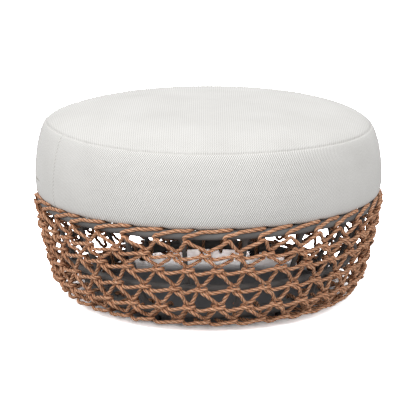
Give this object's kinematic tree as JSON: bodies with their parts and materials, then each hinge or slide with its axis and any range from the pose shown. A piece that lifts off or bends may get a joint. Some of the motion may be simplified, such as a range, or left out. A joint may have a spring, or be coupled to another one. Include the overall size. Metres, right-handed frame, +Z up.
{
  "type": "outdoor ottoman footstool",
  "caption": "Round outdoor ottoman footstool with a boxed cushion on a tubular frame wrapped in a knotted rope basket.",
  "frame": {"origin": "on the floor under the middle of the stool", "axes": "+Z up, -Y towards the front, +X to the right"},
  "size_m": [0.8016, 0.8016, 0.4408],
  "materials": {
    "frame": "satin powder coat, warm grey",
    "deck": "powder coat, warm grey",
    "glide": "matte black",
    "rope": "twisted terracotta cord, fibrous",
    "foam": "open-cell cushion foam",
    "cover_fabric": "off-white basket weave",
    "zip_coil": "off-white coil and tape",
    "zip_metal": "satin"
  },
  "bodies": {
    "root": {"top_ring": "frame", "middle_ring": "frame", "bottom_ring": "frame", "upright_01": "frame", "upright_02": "frame", "upright_03": "frame", "upright_04": "frame", "upright_05": "frame", "upright_06": "frame", "upright_07": "frame", "upright_08": "frame", "upright_09": "frame", "upright_10": "frame", "upright_11": "frame", "upright_12": "frame", "upright_13": "frame", "upright_14": "frame", "upright_15": "frame", "upright_16": "frame", "upright_17": "frame", "upright_18": "frame", "deck_slat_1": "deck", "deck_slat_2": "deck", "deck_slat_3": "deck", "deck_slat_4": "deck", "deck_slat_5": "deck", "deck_slat_6": "deck", "deck_slat_7": "deck", "glide_1": "glide", "glide_2": "glide", "glide_3": "glide", "glide_4": "glide", "glide_5": "glide", "glide_6": "glide", "rope_row_1": "rope", "rope_row_2": "rope", "rope_row_3": "rope", "rope_row_4": "rope", "rope_row_5": "rope", "rope_row_6": "rope", "rope_zigzag_1": "rope", "rope_zigzag_2": "rope", "rope_zigzag_3": "rope", "rope_zigzag_4": "rope", "rope_zigzag_5": "rope", "rope_foot_lashing": "rope"},
    "cushion": {"foam_core": "foam", "cover_top_panel": "cover_fabric", "cover_front_boxing": "cover_fabric", "cover_zip_panel_upper": "cover_fabric", "cover_zip_panel_lower": "cover_fabric", "cover_bottom_panel": "cover_fabric", "zip_chain": "zip_coil"},
    "slider": {"zip_slider": "zip_metal"},
    "pull": {"zip_pull": "zip_metal"}
  },
  "joints": [
    {"name": "cushion_lift", "type": "slide", "parent": "root", "child": "cushion", "axis": [0, 0, 1], "range_m": [0, 0.25]},
    {"name": "zip_slider_travel", "type": "hinge", "parent": "cushion", "child": "slider", "pos_m": [0, 0, 0.2848], "axis": [0, 0, 1], "range_deg": [0, 158]},
    {"name": "zip_pull_flop", "type": "hinge", "parent": "slider", "child": "pull", "pos_m": [0.31877, 0.24905, 0.2848], "axis": [0.6157, -0.788, 0], "range_deg": [0, 150]}
  ]
}
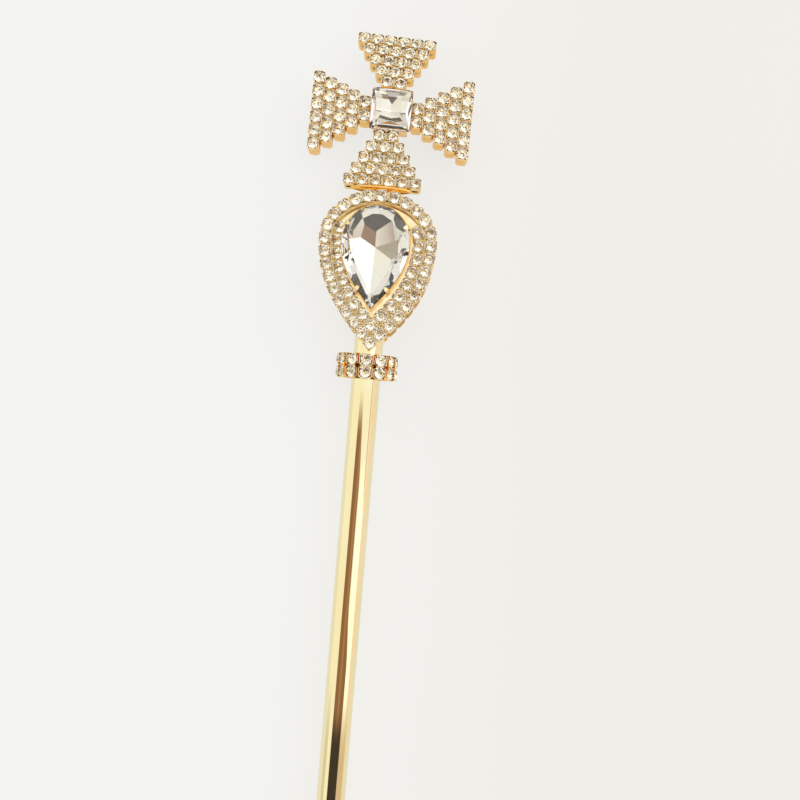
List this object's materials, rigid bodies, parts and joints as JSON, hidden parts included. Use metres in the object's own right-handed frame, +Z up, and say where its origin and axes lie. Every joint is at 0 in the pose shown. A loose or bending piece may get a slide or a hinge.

────────────────

What you have to do:
Reproduce all data above, unchanged.

Result:
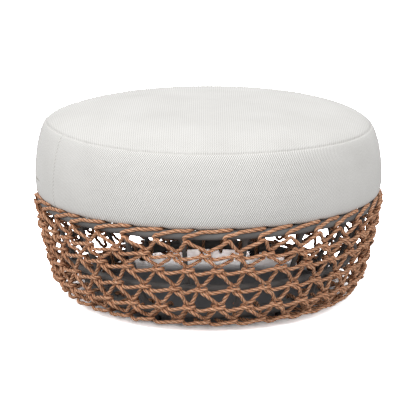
Give this object's kinematic tree as JSON: bodies with their parts and materials, then each hinge or slide with its axis and any range from the pose shown. A piece that lifts off or bends may get a joint. Some of the motion may be simplified, such as a range, or left out. A joint may have a spring, or be coupled to another one. Include the overall size. Metres, right-handed frame, +Z up.
{
  "type": "outdoor ottoman footstool",
  "caption": "Round outdoor ottoman footstool with a boxed cushion on a tubular frame wrapped in a knotted rope basket.",
  "frame": {"origin": "on the floor under the middle of the stool", "axes": "+Z up, -Y towards the front, +X to the right"},
  "size_m": [0.8016, 0.8016, 0.4408],
  "materials": {
    "frame": "satin powder coat, warm grey",
    "deck": "powder coat, warm grey",
    "glide": "matte black",
    "rope": "twisted terracotta cord, fibrous",
    "foam": "open-cell cushion foam",
    "cover_fabric": "off-white basket weave",
    "zip_coil": "off-white coil and tape",
    "zip_metal": "satin"
  },
  "bodies": {
    "root": {"top_ring": "frame", "middle_ring": "frame", "bottom_ring": "frame", "upright_01": "frame", "upright_02": "frame", "upright_03": "frame", "upright_04": "frame", "upright_05": "frame", "upright_06": "frame", "upright_07": "frame", "upright_08": "frame", "upright_09": "frame", "upright_10": "frame", "upright_11": "frame", "upright_12": "frame", "upright_13": "frame", "upright_14": "frame", "upright_15": "frame", "upright_16": "frame", "upright_17": "frame", "upright_18": "frame", "deck_slat_1": "deck", "deck_slat_2": "deck", "deck_slat_3": "deck", "deck_slat_4": "deck", "deck_slat_5": "deck", "deck_slat_6": "deck", "deck_slat_7": "deck", "glide_1": "glide", "glide_2": "glide", "glide_3": "glide", "glide_4": "glide", "glide_5": "glide", "glide_6": "glide", "rope_row_1": "rope", "rope_row_2": "rope", "rope_row_3": "rope", "rope_row_4": "rope", "rope_row_5": "rope", "rope_row_6": "rope", "rope_zigzag_1": "rope", "rope_zigzag_2": "rope", "rope_zigzag_3": "rope", "rope_zigzag_4": "rope", "rope_zigzag_5": "rope", "rope_foot_lashing": "rope"},
    "cushion": {"foam_core": "foam", "cover_top_panel": "cover_fabric", "cover_front_boxing": "cover_fabric", "cover_zip_panel_upper": "cover_fabric", "cover_zip_panel_lower": "cover_fabric", "cover_bottom_panel": "cover_fabric", "zip_chain": "zip_coil"},
    "slider": {"zip_slider": "zip_metal"},
    "pull": {"zip_pull": "zip_metal"}
  },
  "joints": [
    {"name": "cushion_lift", "type": "slide", "parent": "root", "child": "cushion", "axis": [0, 0, 1], "range_m": [0, 0.25]},
    {"name": "zip_slider_travel", "type": "hinge", "parent": "cushion", "child": "slider", "pos_m": [0, 0, 0.2848], "axis": [0, 0, 1], "range_deg": [0, 158]},
    {"name": "zip_pull_flop", "type": "hinge", "parent": "slider", "child": "pull", "pos_m": [0.31877, 0.24905, 0.2848], "axis": [0.6157, -0.788, 0], "range_deg": [0, 150]}
  ]
}
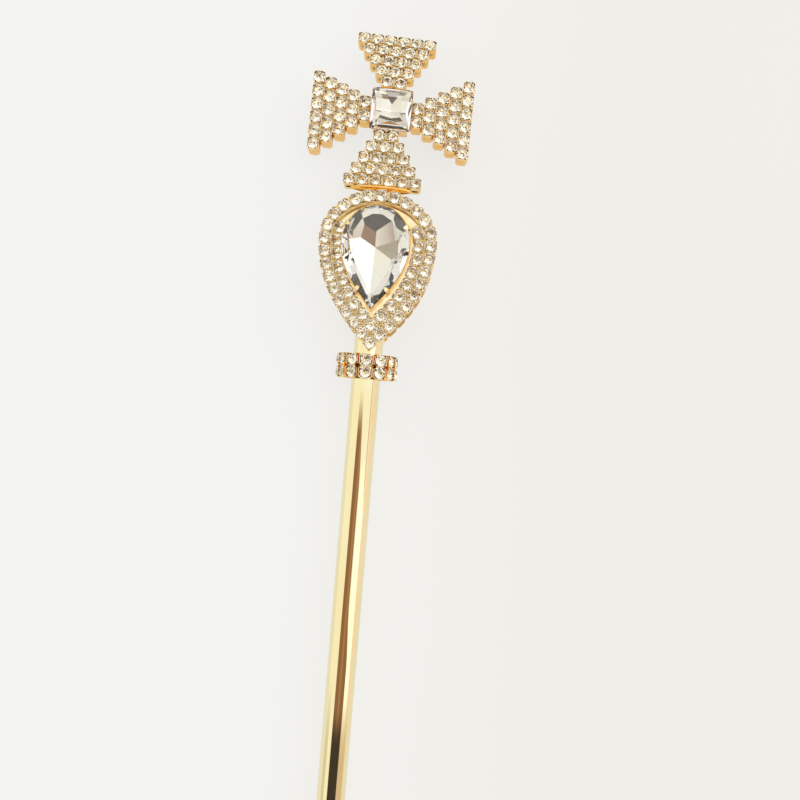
List this object's materials, rigid bodies, parts and joints as JSON, hidden parts included. Use metres in the object's own right-handed frame, +Z up, and say where its origin and axes lie. Every joint is at 0 in the pose shown. A loose or bending piece may get a slide or a hinge.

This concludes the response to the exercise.